### Job
In the listing that follows, count every line with the word "script" in it and write only the total.

(Rows from a 3D modeling dataset)
___

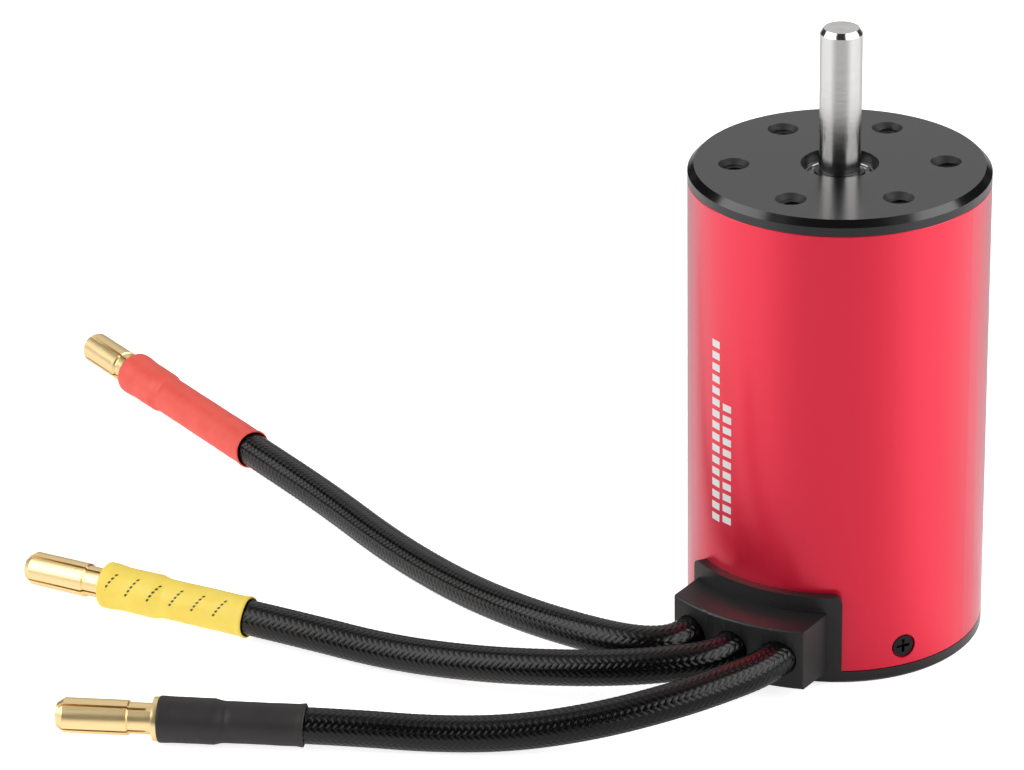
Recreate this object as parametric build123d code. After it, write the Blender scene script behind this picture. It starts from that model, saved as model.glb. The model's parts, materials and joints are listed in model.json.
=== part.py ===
"""Brushless inner-rotor motor with a sealed can, a side cable block and three bullet-ended leads.

Millimetres.  The origin is the centre of the flat rear face, +Z runs up the shaft, and the cable
block points along -Y.
"""

from build123d import *
from math import cos, pi, radians, sin, sqrt, tan
import os

# ---- can and end fittings -------------------------------------------------
can_od = 36.0
can_wall = 1.5
motor_length = 60.0
rear_flange = 1.6
front_flange = 1.8
front_chamfer = 0.76
rear_chamfer = 0.36
can_edge = 0.12
can_r = can_od / 2
bore_r = can_r - can_wall
can_bottom = rear_flange
can_top = motor_length - front_flange

# ---- front face -----------------------------------------------------------
bolt_circle_r = 12.5
bolt_count = 6
bolt_clocking = 33.5
tap_r = 1.25
tap_depth = 6.0
countersink_r = 1.85
front_opening_r = 4.635
front_shoulder = 1.5
front_spigot = 6.2

# ---- rear cap -------------------------------------------------------------
rear_floor = 2.0
rear_spigot_top = 8.8
rear_ring_wall = 3.0
rear_hub_r = 7.3
rear_recess_floor = 2.6
shaft_end_recess_r = 3.2
shaft_end_recess_floor = 1.4

# ---- seals ----------------------------------------------------------------
seal_width = 1.0
seal_section_r = 0.48
rear_seal_z = 2.5
front_seal_z = 56.7

# ---- radial cap screws ----------------------------------------------------
screw_count = 3
screw_azimuth = -32.0
screw_z = 4.15
screw_head_r = 1.32
screw_head_height = 1.0
screw_shank_r = 0.85
screw_length = 3.6
counterbore_r = 1.55
counterbore_depth = 1.15
recess_slot = 0.36
recess_reach = 0.85
recess_depth = 0.5

# ---- shaft ----------------------------------------------------------------
shaft_r = 2.5
shaft_projection = 17.0
shaft_bottom = 2.4
shaft_chamfer_side = 0.4
shaft_chamfer_length = 0.65
snap_groove_r = 2.2
snap_groove_z = (58.75, 59.25)
snap_ring_r = 3.0
snap_ring_gap = 55.0

# ---- bearings, 5 x 11 x 5 -------------------------------------------------
bearing_r = 5.5
bearing_width = 5.0
ball_r = 0.8
ball_circle_r = 4.0
ball_count = 7
ball_clearance = 0.07
outer_land_r = 4.45
outer_lip_r = 4.3
outer_lip = 0.15
inner_land_r = 3.5
inner_end_r = 3.05
shield_thickness = 0.2
shield_inner_r = 3.2
cage_r = (3.72, 4.28)
cage_span = (-0.5, 1.35)
preload_gap = 0.6
front_bearing_z = motor_length - front_shoulder - bearing_width / 2
rear_bearing_z = rear_floor + preload_gap + bearing_width / 2

# ---- stator ---------------------------------------------------------------
tooth_count = 6
stator_z = (15.0, 45.0)
stator_bore_r = 8.0
shoe_r = 9.3
shoe_half_angle = 26.0
back_iron_r = 14.0
tooth_half_width = 2.25
liner_thickness = 0.25
insulator_thickness = 1.0
coil_inner_half = 2.6
coil_outer_half = 4.9
coil_reach = (9.7, 12.6)
coil_end_turn = 2.4
coil_corner = 1.4
star_ring_r = (12.0, 12.8)
star_ring_z = (9.7, 10.5)

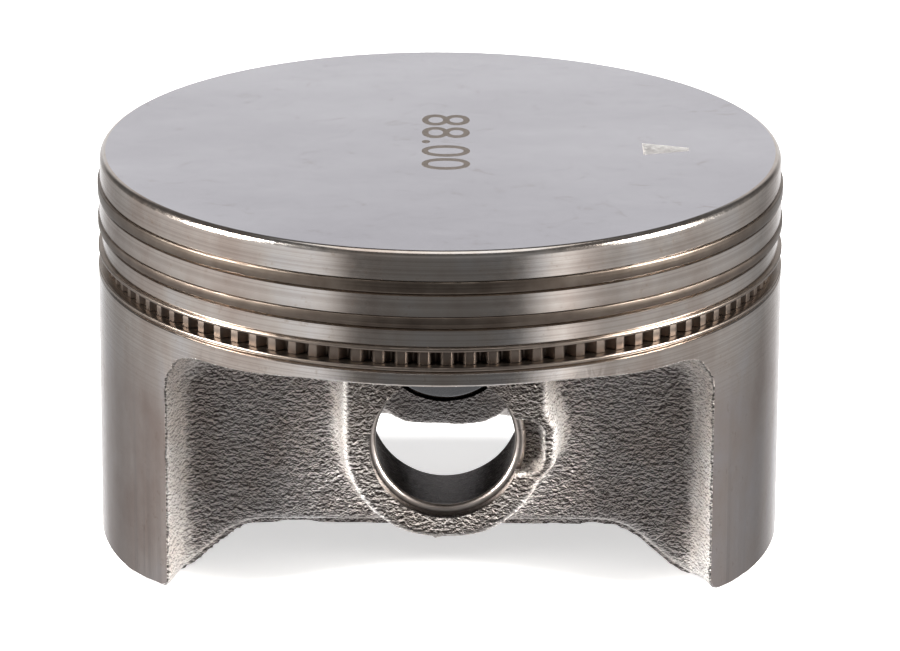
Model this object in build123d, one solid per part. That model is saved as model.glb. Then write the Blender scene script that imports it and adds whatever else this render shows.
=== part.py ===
from build123d import *

import math
import os

# Four-stroke motorcycle piston with its gudgeon pin, circlip and ring pack.
# Frame: origin on the piston axis at the skirt feet, +Z towards the crown,
# Y along the gudgeon pin, thrust skirts on +X and -X.  The pin axis is set
# over a little towards +X.  All sizes in millimetres.

# Driving dimensions
CYLINDER_RADIUS = 44.0
RUNNING_CLEARANCE = 0.03
SKIRT_RADIUS = CYLINDER_RADIUS - RUNNING_CLEARANCE
HEIGHT = 50.9
CROWN_THICKNESS = 6.5
CROWN_EDGE_ROUND = 0.8

# Ring belt: three grooves counted down from the crown
LAND_RADII = (43.68, 43.80, 43.50)
GROOVE_DEPTHS = (3.78, 8.32, 12.28)
GROOVE_HEIGHTS = (1.55, 1.55, 3.05)
GROOVE_ROOT_RADIUS = 40.0
GROOVE_LIP_CHAMFER = 0.32
BELT_BOTTOM = 33.6

# Side recesses, the cast webs behind them and the arch under the webs
RECESS_HALF_WIDTH = 34.2
RECESS_CORNER = 5.0
WEB_OUTER = 21.5
WEB_INNER = 18.0
WEB_FILLET = 2.5
ARCH_TOP = 7.45
ARCH_FLAT = 21.0
ARCH_END = 39.5
ARCH_SPLIT = 0.32

# Inside of the casting
SKIRT_INNER_RADIUS = 40.4
BELT_INNER_RADIUS = 35.6
SKIRT_INNER_TOP = 25.0
BELT_INNER_BOTTOM = 31.0
CROWN_CORNER = 5.0

# Pin bosses
PIN_HEIGHT = 20.6
PIN_OFFSET = 0.75
PIN_RADIUS = 9.49
PIN_BORE_RADIUS = 9.51
PIN_INNER_RADIUS = 6.0
PIN_HALF_LENGTH = 25.5
PIN_WITHDRAWN = 40.0
PIN_END_CHAMFER = 0.6
BOSS_FACE = 29.5
BOSS_INNER = 14.0
BOSS_FACE_RADIUS = 12.6
BOSS_DRAFT = 8.0

# Circlip, its groove and the notch that a pick goes into
CLIP_GROOVE_FACE = 27.3
CLIP_GROOVE_WIDTH = 1.5
CLIP_GROOVE_RADIUS = 10.2
CLIP_WIRE_RADIUS = 0.7
CLIP_GAP_DEGREES = 40.0
NOTCH_LENGTH = 14.6
NOTCH_LOW = 16.9
NOTCH_HIGH = 23.9
NOTCH_DEPTH = 3.7

# Rings, all shown at cylinder size
RING_INNER_RADIUS = 40.35
RING_HEIGHT = 1.5
RING_EDGE_CHAMFER = 0.15
RING_GAP = 0.35
SECOND_RING_HOOK = 0.45
RAIL_HEIGHT = 0.5
RAIL_INNER_RADIUS = 41.4
EXPANDER_OUTER_RADIUS = 43.2
EXPANDER_SIDE_CLEARANCE = 0.03
EXPANDER_SLOTS = 48
EXPANDER_SLOT_WIDTH = 1.3
EXPANDER_RIB = 0.6
RING_GAP_ANGLES = {
    "top_ring": 45,
    "second_ring": 135,
    "oil_rail_upper": 65,
    "oil_expander": 90,
    "oil_rail_lower": 115,
}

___

### Final answer
2